The big enterprise news last week was the Amazon-VMware announcement of VMware Cloud on AWS -- “a seamlessly integrated hybrid offering,” as the Amazon press release put it. That’s one way to describe this scheme to extend vSphere into the world's largest public cloud. But the real benefit is in making private clouds more practical, and in offering a new on-ramp to the public cloud for the enterprise.
Without question, VMware is the No. 1 provider of software for private clouds. But the private cloud has always had a fundamental problem: The basic definition of any cloud is the ability to scale on demand and offer self-service, yet the only way to make this work on-premises has been to overprovision. If you don't provision that fallow capacity, “self-service” becomes a request form to add physical hosts, and your private cloud is a pipe dream.
When VMware Cloud on AWS goes live sometime in 2017, VMware admins will be able to use vCenter to provision VMs in the AWS cloud on demand, just as they do on-prem. Suddenly, a whole bunch of VMware customers will get public cloud headroom on demand -- and access to all those exciting AWS services in the bargain.
Techies who live in the future are likely to greet VMware Cloud on AWS with a shrug. The private cloud (whatever that is) and on-premises computing in general are on the wane, they will say, as even the C-suite embraces the public cloud. As Brian Stevens, vice president of Google Cloud Platform, told me in a recent interview: “When people visit us in our briefing center, 90 percent of the time the CEO is with them, even at the largest enterprises.”
But the enterprise ascent to the public cloud is going to be a very long haul and will never be complete. You can’t overestimate the inertia in that kind of unprecedented lift, so anything that eases such migration is a good thing, including VMware Cloud on AWS. In this deal, Amazon gets to claim more enterprise workloads, which it fervently seeks, and IT gets to tell those cloud-besotted CEOs "yeah, we’re in the cloud big time" without having to learn a new toolset.

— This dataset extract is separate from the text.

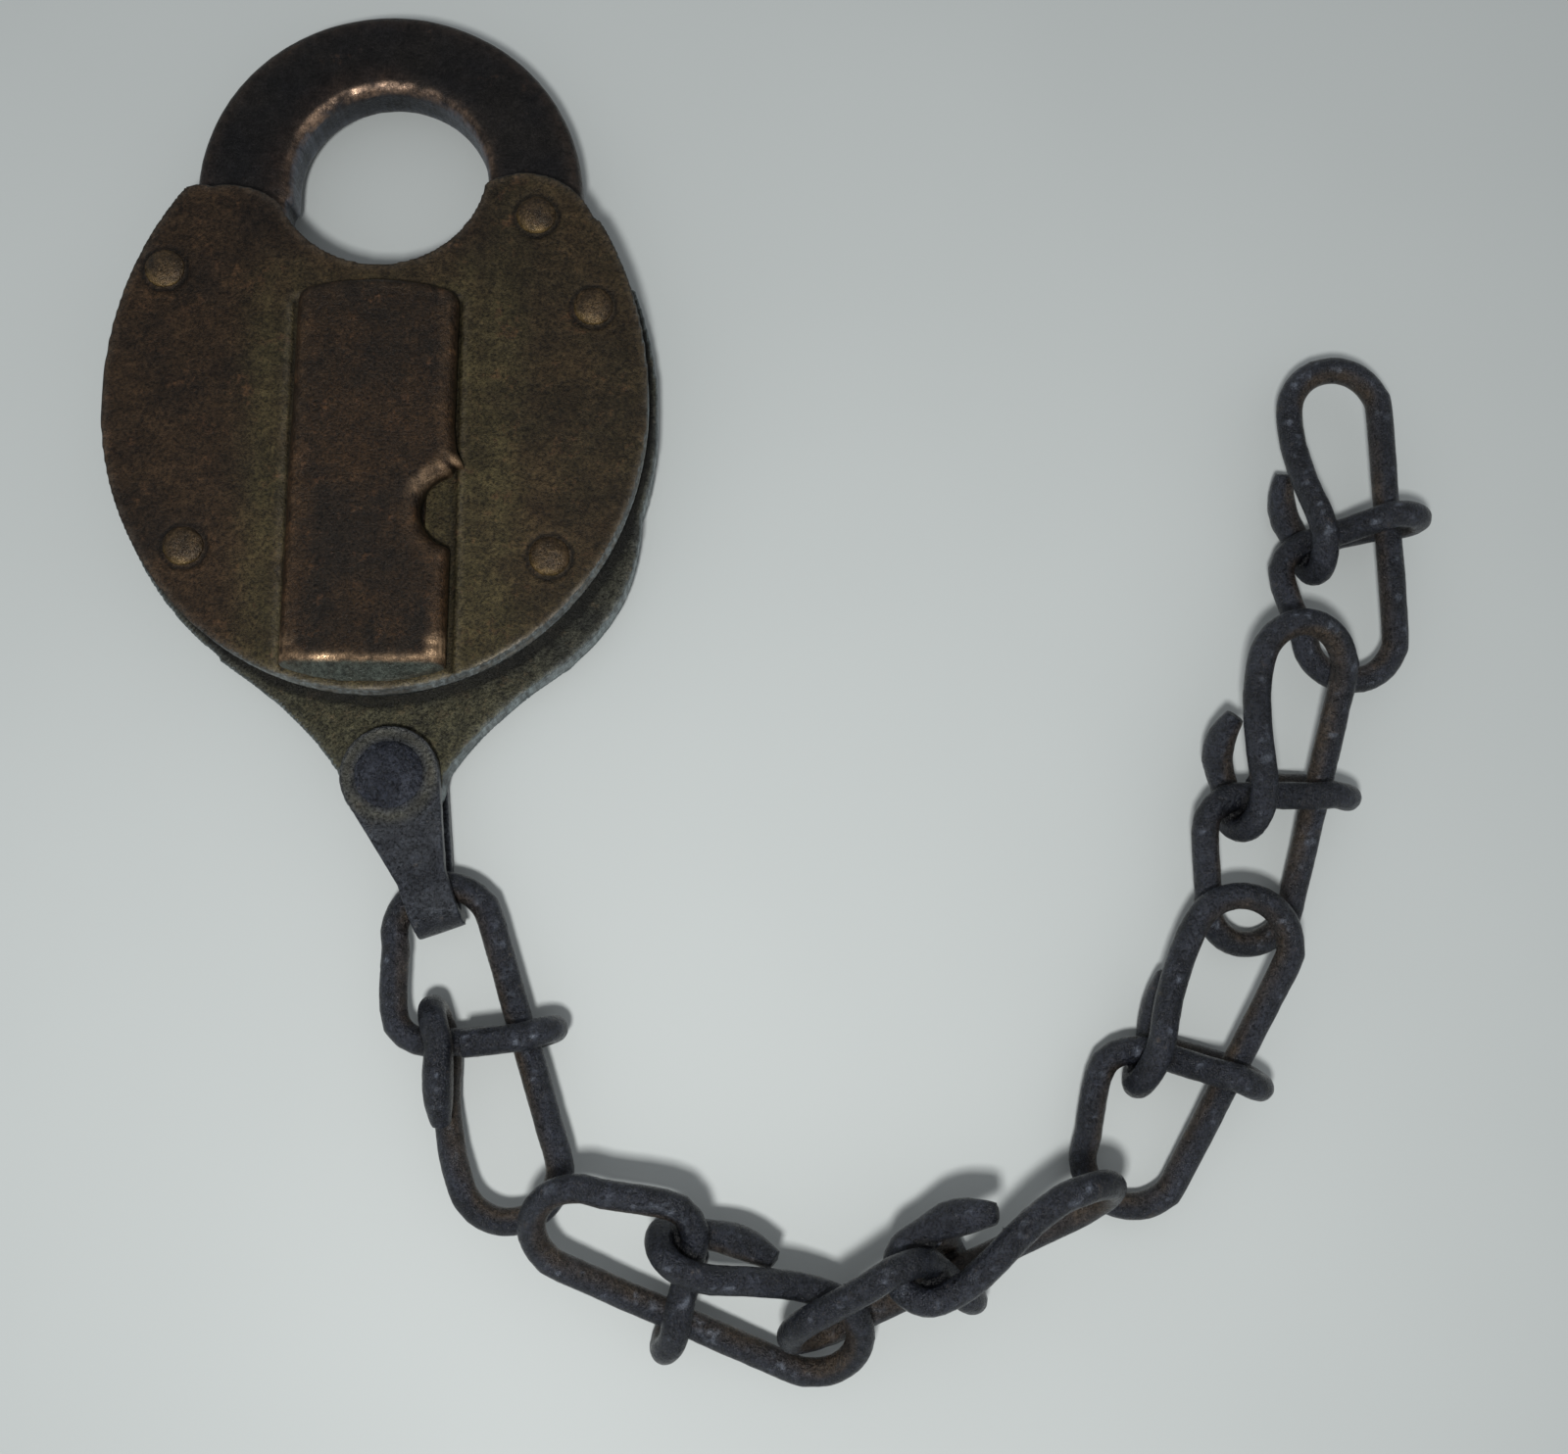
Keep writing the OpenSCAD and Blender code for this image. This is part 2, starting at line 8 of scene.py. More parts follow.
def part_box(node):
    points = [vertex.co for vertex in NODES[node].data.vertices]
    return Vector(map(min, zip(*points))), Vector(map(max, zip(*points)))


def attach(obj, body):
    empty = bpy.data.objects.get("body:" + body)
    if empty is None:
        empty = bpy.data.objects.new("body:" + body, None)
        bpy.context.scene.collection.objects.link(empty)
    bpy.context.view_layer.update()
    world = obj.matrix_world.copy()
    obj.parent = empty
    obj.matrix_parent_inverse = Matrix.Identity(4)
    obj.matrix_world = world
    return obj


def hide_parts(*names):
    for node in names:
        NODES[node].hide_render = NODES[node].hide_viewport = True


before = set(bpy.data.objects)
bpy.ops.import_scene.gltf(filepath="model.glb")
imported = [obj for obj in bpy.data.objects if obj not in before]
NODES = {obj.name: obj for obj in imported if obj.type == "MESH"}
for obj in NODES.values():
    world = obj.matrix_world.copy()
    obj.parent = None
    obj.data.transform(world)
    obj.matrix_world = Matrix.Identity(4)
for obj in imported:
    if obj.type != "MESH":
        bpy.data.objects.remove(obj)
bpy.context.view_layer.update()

MM = 0.001
LINKS = [f"link_{i}" for i in range(1, 7)]
RIVETS = ["case_rivet_1", "case_rivet_2", "case_rivet_3", "case_rivet_4", "shackle_rivet"]
BRASS_PARTS = ["bolt", "lever_1", "lever_2", "lever_3"]


def centre(node):
    """Middle of a CAD node's box, in millimetres."""
    low, high = (np.array(c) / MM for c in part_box(node))
    return (low + high) / 2


# ---------- Noise, in millimetres ----------

def hashed(cell, seed):
    """A fixed number from 0 to 1 for each whole-number cell."""
    h = cell[..., 0] * 374761393 + cell[..., 1] * 668265263 + cell[..., 2] * 1274126177
    h = h + seed * 982451653
    h = ((h ^ (h >> 13)) * 1103515245) & 0x7FFFFFFF
    return ((h ^ (h >> 15)) & 0xFFFF) / 65535.0


def noise(p, size, seed=0):
    """Smooth value noise from -1 to 1."""
    q = p / size
    base = np.floor(q).astype(np.int64)
    f = q - base
    f = f * f * (3 - 2 * f)
    total = np.zeros(len(p))
    for corner in itertools.product((0, 1), repeat=3):
        o = np.array(corner)
        total += np.where(o == 1, f, 1 - f).prod(axis=1) * hashed(base + o, seed)
    return 2 * total - 1


def fbm(p, size, seed=0, octaves=4):
    """Noise at several sizes, each half the one before."""
    parts = [noise(p, size / 2 ** k, seed + k) / 2 ** k for k in range(octaves)]
    return sum(parts) / (2 - 2 ** (1 - octaves))


def pits(p, cell, radius, seed=0, share=1.0):
    """Depth from 0 to 1 of round pits, at most one to a cell."""
    q = p / cell
    base = np.floor(q).astype(np.int64)
    depth = np.zeros(len(p))
    for step in itertools.product((-1, 0, 1), repeat=3):
        c = base + np.array(step)
        spot = c + 0.5 + 0.7 * (np.stack([hashed(c, seed + k) for k in range(3)], 1) - 0.5)
        r = radius / cell * (0.45 + 0.55 * hashed(c, seed + 7))
        d = np.clip(1 - np.linalg.norm(q - spot, axis=1) / r, 0, 1)
        depth = np.maximum(depth, np.where(hashed(c, seed + 9) < share, d, 0))
    return depth * depth * (3 - 2 * depth)


def smoothstep(x, low, high):
    t = np.clip((x - low) / (high - low), 0, 1)
    return t * t * (3 - 2 * t)


# ---------- Worn copies of CAD pieces ----------

RIDGE_ROUNDS = 8  # relaxing that finds ridges and hollows
FINE_ROUNDS = 3  # relaxing that finds pits and grains
NORMAL_ROUNDS = 6  # relaxing of the normals that the masks read
FINE_SCALE = 0.02  # height of a full-strength grain, in millimetres
PLAIN_RUB = 0.3  # rubbed share of the ridges of a piece with no rub mask


def copied(name, node):
    """A new object with a CAD node's mesh."""
    obj = bpy.data.objects.new(name, NODES[node].data.copy())
    bpy.context.scene.collection.objects.link(obj)
    return obj


def remeshed(obj, voxel):
    """Rebuilds the object's mesh on an even grid of that size, in millimetres."""
    step = obj.modifiers.new("grid", "REMESH")
    step.mode = "VOXEL"
    step.voxel_size = voxel * MM
    graph = bpy.context.evaluated_depsgraph_get()
    mesh = bpy.data.meshes.new_from_object(obj.evaluated_get(graph), depsgraph=graph)
    obj.modifiers.clear()
    obj.data = mesh
    return mesh


def points_of(mesh):
    p = np.empty(len(mesh.vertices) * 3)
    mesh.vertices.foreach_get("co", p)
    return p.reshape(-1, 3) / MM


def normals_of(mesh):
    n = np.empty(len(mesh.vertices) * 3)
    mesh.vertex_normals.foreach_get("vector", n)
    return n.reshape(-1, 3)


def put_points(mesh, p):
    mesh.vertices.foreach_set("co", (p * MM).ravel())
    mesh.update()


def edges_of(mesh):
    e = np.empty(len(mesh.edges) * 2, dtype=np.int32)
    mesh.edges.foreach_get("vertices", e)
    return e.reshape(-1, 2)


def relaxed(p, edges, rounds):
    """Points moved towards the mean of their neighbours, a number of times."""
    a, b = edges.T
    count = (np.bincount(a, minlength=len(p)) + np.bincount(b, minlength=len(p)))[:, None]
    for _ in range(rounds):
        total = np.stack([np.bincount(a, p[b, k], len(p)) + np.bincount(b, p[a, k], len(p))
                          for k in range(p.shape[1])], 1)
        p = p + 0.5 * (total / count - p)
    return p


def paint(mesh, name, values):
    """Stores a value for each point, for the materials to read."""
    layer = mesh.attributes.new(name, "FLOAT", "POINT")
    layer.data.foreach_set("value", values.astype(np.float32))


def worn(node, body, material, voxel, soften, relief, tint=None, rub_and_highlight=None, cut=None,
         painted_shade=None, deep=1.0, ridge=0.03):
    """A copy of a CAD node with softened edges and a weathered surface, which rides on body
    and stands for the node. relief(p, n) is how far each point moves out, in millimetres.
    tint and the masks after it say, from 0 to 1, where its second colour is, where its ridges
    are worn to metal, with painted highlights on some, where its sheared faces are, painted
    brighter as highlights on some sides, and where painted shadow falls; deep says how dark the
    painted shade in its hollows is."""
    obj = copied(node + "_worn", node)
    mesh = remeshed(obj, voxel)
    edges = edges_of(mesh)
    p = relaxed(points_of(mesh), edges, soften)
    put_points(mesh, p)
    n = normals_of(mesh)
    smooth_ridge = ((p - relaxed(p, edges, RIDGE_ROUNDS)) * n).sum(1)
    p = p + n * relief(p, n)[:, None]
    low, high = (np.array(c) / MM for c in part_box(node))
    p = np.clip(p, low, high)
    put_points(mesh, p)
    n = normals_of(mesh)
    fine = ((p - relaxed(p, edges, FINE_ROUNDS)) * n).sum(1)
    smooth_n = relaxed(n, edges, NORMAL_ROUNDS)
    smooth_n /= np.linalg.norm(smooth_n, axis=1)[:, None]
    # Worn ridges, which the masks also turn into painted highlights on the lit edges.
    wear_and_highlight = np.clip(smooth_ridge / ridge, 0, 1)
    paint(mesh, "wear_and_highlight", wear_and_highlight * (rub_and_highlight(p, smooth_n) if rub_and_highlight else PLAIN_RUB))
    # Painted shade: hollows darkened where shade falls, with any painted shadow mask on top.
    hollow = deep * np.clip(-smooth_ridge / ridge, 0, 1)
    paint(mesh, "hollow", np.maximum(hollow, painted_shade(p, smooth_n)) if painted_shade else hollow)
    # Painted shade and light on the fine relief: pits darker, grains lighter.
    paint(mesh, "bump", np.clip(0.5 + fine / FINE_SCALE, 0, 1))
    paint(mesh, "tint", tint(p, smooth_n) if tint else np.zeros(len(p)))
    # Sheared faces; the front plate's mask also paints the lit sides brighter as highlights.
    paint(mesh, "cut", cut(p, smooth_n) if cut else np.zeros(len(p)))
    mesh.polygons.foreach_set("use_smooth", np.ones(len(mesh.polygons), dtype=bool))
    mesh.materials.clear()
    mesh.materials.append(material)
    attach(obj, body)
    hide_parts(node)
    return obj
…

Less cynically, VMware workloads on AWS will be able to take advantage of the huge assortment of AWS services, from Redshift to Kinesis to AWS Lambda to the Aurora database. Mike Adams, VMware senior director of cloud platform product marketing, told InfoWorld last week that when VMware Cloud on AWS debuts, “If you want to access those services you use the VPC [Virtual Private Cloud] peering mode, so you can go ahead and interact with those services.” Asked if closer integration was in the offing, he replied that “a lot is possible as we move forward.”
More than elastic scaling and self-service, the most compelling benefit of public clouds and AWS in particular is instant access to a bounty of the latest, greatest enterprise technology. It goes without saying that this constitutes a major risk for VMware in this deal: The more workloads enterprises move to AWS and the more AWS services they exploit, the more they’ll be inclined to wonder why they’re bothering to pay VMware on top of standard AWS cloud rates.
In the short term, VMware also enjoys some benefits. At the event, VMware CEO Pat Gelsinger himself told me that all customers need to take advantage of VMware Cloud on AWS is vCenter, but Adams later clarified that NSX is necessary for VPC peering, and “obviously the VSAN piece allows us to take advantage of some of the flash storage and other underlying entities, too.” The full VMware SDDC stack will be available as a managed service on AWS -- and VMware clearly hopes VMware Cloud on AWS will redound on the on-prem upsell. As Adams put it:
We’ve been trying to sell the full stack for a while because we think that there’s value in having the full SDDC infrastructure layer… Whatever model we come out with when we actually announce the actual pricing, I will guarantee you that the baseline of all offerings will be vSphere, NSX, and VSAN. There won’t be deviation from that model, because that model is the stack. It represents that cloud foundation set of technologies and is core to this overall solution.
So there’s that. Some customers may well upgrade their VMware stacks just to get the new AWS extendo capability. But I also can’t help but think that, when it comes to non-temporary workloads, this is ultimately an on-ramp without an off-ramp.
No wonder AWS CEO Andy Jassy looked like the proverbial cat who ate the canary at the event. VMware Cloud on AWS will be operated, managed, and sold by VMware, which means AWS barely needs to lift a finger to gain precious enterprise customers and can finally, legitimately claim a hybrid cloud offering. Amazon didn’t even need to buy VMware to get the benefit.